Business Challenge 2
Personalized Pricing Without UX Rebuild
Required:
- customer-specific pricing
- tier discounts
- embedded cart
Goal: Prove Magento can act as a service layer without changing CMS.
Business Challenge 3
Manual Data Not Scalable
Needed:
- automated catalog sync
- real-time stock
- reliable checkout
Problems:
- manual updates
- inconsistent availability
Goal: Build a reliable commerce engine with automation.
Business Challenge 4
Large Orders Require Approval
Previous flow:
- cart abandoned
- email sent
- manual response
Goal: Keep users in funnel with quote-based flow.
Business Challenge 5
No Localization
Issues:
- limited usability for non-English users
- lower conversion
Goal: Enable EN / ES / FR without architecture changes.
Technical Challenge
Magento + TYPO3 Headless Integration
Magento handled:
- pricing
- cart
- checkout
- accounts
- stock
TYPO3 handled:
- pages
- SEO
- UX
Key requirements:
- API integration
- shared sessions
- daily sync (~5,000 SKUs)
- stock updates every 30 min
- XML via FTP
Rejected options:
- SaaS (integration limits)
- full migration (SEO risk)
- custom CMS checkout (too complex)
Delivery Challenge
Go Live Without Risk
Constraints:
- 4.5K+ daily users
- no downtime
- no SEO impact
Concerns:
- performance
- security
- reliability
Team & Timeline
| Role | People |
|---|---|
| Full-stack engineer | 1 |
| QA Engineer | 0.5 |
| Project Manager / Analyst | 0.5 |
Total timeline: 5 months
What We Did
Solution 1: Headless Magento Integration
- kept TYPO3 as main site
- Magento on subdomain
- shared auth via cookies
- unified UI
- blocked Magento from indexing
Result: Commerce added without SEO risk.

Solution 2: Proof of Concept
- Magento with sample products
- tier pricing configured
- JS snippet injected into TYPO3
- AJAX → Magento API
Displayed:
- personalized price
- add-to-cart
Result: Validated approach without rebuild.
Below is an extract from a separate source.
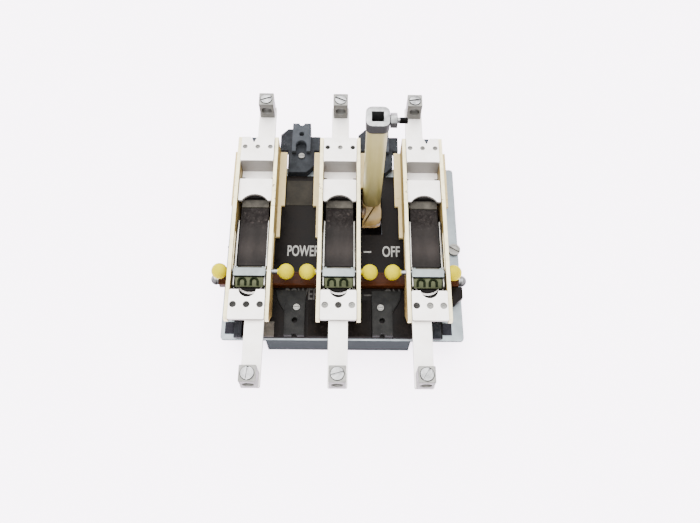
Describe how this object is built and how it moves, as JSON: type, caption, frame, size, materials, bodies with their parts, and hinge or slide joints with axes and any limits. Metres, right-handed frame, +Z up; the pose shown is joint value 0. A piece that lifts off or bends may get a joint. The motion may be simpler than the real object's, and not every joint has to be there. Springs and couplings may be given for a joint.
{
  "type": "knife blade switch",
  "caption": "Open three-pole disconnect switch on a sheet-steel base: twin sliding blades between insulating side plates, box lugs and a tall handle post.",
  "frame": {"origin": "middle of the base's underside, below the middle pole", "axes": "+X across the poles to the right, +Y from the load lugs to the line lugs, +Z up off the base"},
  "size_m": [0.225, 0.274, 0.163],
  "materials": {
    "zinc_sheet": "zinc-plated sheet steel, light blue grey",
    "black_board": "black moulded insulation",
    "red_phenolic": "red-brown phenolic bar",
    "cream_tube": "cream glass-fibre tube, slightly glossy",
    "bright_steel": "bright zinc-plated steel",
    "glass_board": "cream glass-polyester sheet with tan sawn edges",
    "tin_plate": "satin tin plate, nearly white",
    "brown_phenolic": "dark brown arc-resistant board with scorch marks",
    "dark_moulding": "dark grey moulded plastic",
    "yellow_cap": "bright yellow plastic on a steel pin",
    "blade_copper": "silver-plated copper"
  },
  "bodies": {
    "base": {"base_pan": "zinc_sheet", "legend_cover": "black_board", "handle_axle": "bright_steel", "side_plate_1_left": "glass_board", "side_plate_1_right": "glass_board", "line_terminal_1": "tin_plate", "load_terminal_1": "tin_plate", "line_bar_1": "tin_plate", "load_bar_1": "tin_plate", "arc_block_1": "brown_phenolic", "line_lug_1": "tin_plate", "load_lug_1": "tin_plate", "side_plate_2_left": "glass_board", "side_plate_2_right": "glass_board", "line_terminal_2": "tin_plate", "load_terminal_2": "tin_plate", "line_bar_2": "tin_plate", "load_bar_2": "tin_plate", "arc_block_2": "brown_phenolic", "line_lug_2": "tin_plate", "load_lug_2": "tin_plate", "side_plate_3_left": "glass_board", "side_plate_3_right": "glass_board", "line_terminal_3": "tin_plate", "load_terminal_3": "tin_plate", "line_bar_3": "tin_plate", "load_bar_3": "tin_plate", "arc_block_3": "brown_phenolic", "line_lug_3": "tin_plate", "load_lug_3": "tin_plate", "line_bracket_left": "dark_moulding", "load_bracket_left": "dark_moulding", "line_bracket_right": "dark_moulding", "load_bracket_right": "dark_moulding"},
    "blade_carriage": {"crossbar": "red_phenolic", "slide_shoe": "black_board", "blade_1_left": "blade_copper", "blade_1_right": "blade_copper", "blade_yoke_1": "zinc_sheet", "blade_pin_1": "yellow_cap", "blade_2_left": "blade_copper", "blade_2_right": "blade_copper", "blade_yoke_2": "zinc_sheet", "blade_pin_2": "yellow_cap", "blade_3_left": "blade_copper", "blade_3_right": "blade_copper", "blade_yoke_3": "zinc_sheet", "blade_pin_3": "yellow_cap"},
    "handle": {"handle_yoke": "cream_tube", "handle_post": "cream_tube", "handle_collar": "bright_steel"},
    "clamp_screw": {"handle_clamp_screw": "bright_steel"},
    "line_screw_1": {"line_lug_screw_1": "bright_steel"},
    "load_screw_1": {"load_lug_screw_1": "bright_steel"},
    "line_screw_2": {"line_lug_screw_2": "bright_steel"},
    "load_screw_2": {"load_lug_screw_2": "bright_steel"},
    "line_screw_3": {"line_lug_screw_3": "bright_steel"},
    "load_screw_3": {"load_lug_screw_3": "bright_steel"}
  },
  "joints": [
    {"name": "handle_swing", "type": "hinge", "parent": "base", "child": "handle", "pos_m": [0.0295, 0.048, 0.014], "axis": [1, 0, 0], "range_deg": [0, 30]},
    {"name": "carriage_slide", "type": "slide", "parent": "base", "child": "blade_carriage", "axis": [0, 1, 0], "range_m": [0, 0.036]},
    {"name": "clamp_screw_travel", "type": "slide", "parent": "handle", "child": "clamp_screw", "axis": [1, 0, 0], "range_m": [0, 0.004]},
    {"name": "line_screw_1_travel", "type": "slide", "parent": "base", "child": "line_screw_1", "axis": [0, 0, 1], "range_m": [-0.004, 0]},
    {"name": "load_screw_1_travel", "type": "slide", "parent": "base", "child": "load_screw_1", "axis": [0, 0, 1], "range_m": [-0.004, 0]},
    {"name": "line_screw_2_travel", "type": "slide", "parent": "base", "child": "line_screw_2", "axis": [0, 0, 1], "range_m": [-0.004, 0]},
    {"name": "load_screw_2_travel", "type": "slide", "parent": "base", "child": "load_screw_2", "axis": [0, 0, 1], "range_m": [-0.004, 0]},
    {"name": "line_screw_3_travel", "type": "slide", "parent": "base", "child": "line_screw_3", "axis": [0, 0, 1], "range_m": [-0.004, 0]},
    {"name": "load_screw_3_travel", "type": "slide", "parent": "base", "child": "load_screw_3", "axis": [0, 0, 1], "range_m": [-0.004, 0]}
  ],
  "couplings": [
    {"joint": "carriage_slide", "follows": "handle_swing", "m_per_rad": 0.0687}
  ]
}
Solution 3: Data Sync + Checkout
- daily sync (~5K SKUs)
- stock every 30 min
- real-time API
Checkout:
- UPS / FedEx
- Credit Card / PayPal / PO
Search improved with:
- weighting
- synonyms
- typo handling
Infra:
- AWS + Docker
- Cloudflare
- New Relic + Sentry
Solution 4: Quote Flow
- threshold: 249 units
- cart → quote
Result:
- no drop to email
- better conversion
Solution 5: Multi-language
- EN / ES / FR
- consistent flows
Key Results
- 40–80% less manual work
- 20–40% fewer errors
- 20–50% more large orders
- zero SEO impact
- delivery in 5 months
Features Delivered
- Headless Magento + TYPO3
- Automated product sync
- B2B checkout
- Cart → Quote
- Multi-language
- Enhanced search
Technology Stack
- Magento 2
- TYPO3
- Elasticsearch
- AWS
- Docker
- Cloudflare
- New Relic / Sentry
- XML importers (FTP)
- ShipperHQ
- Payments: Card / PayPal / PO
Final Note
This project shows how to introduce eCommerce without rebuilding.
Key outcomes:
- SEO preserved
- system stable
- commerce scalable
- resilience ensured
Even if commerce fails — the site still works.
Delivered in 5 months by a small team.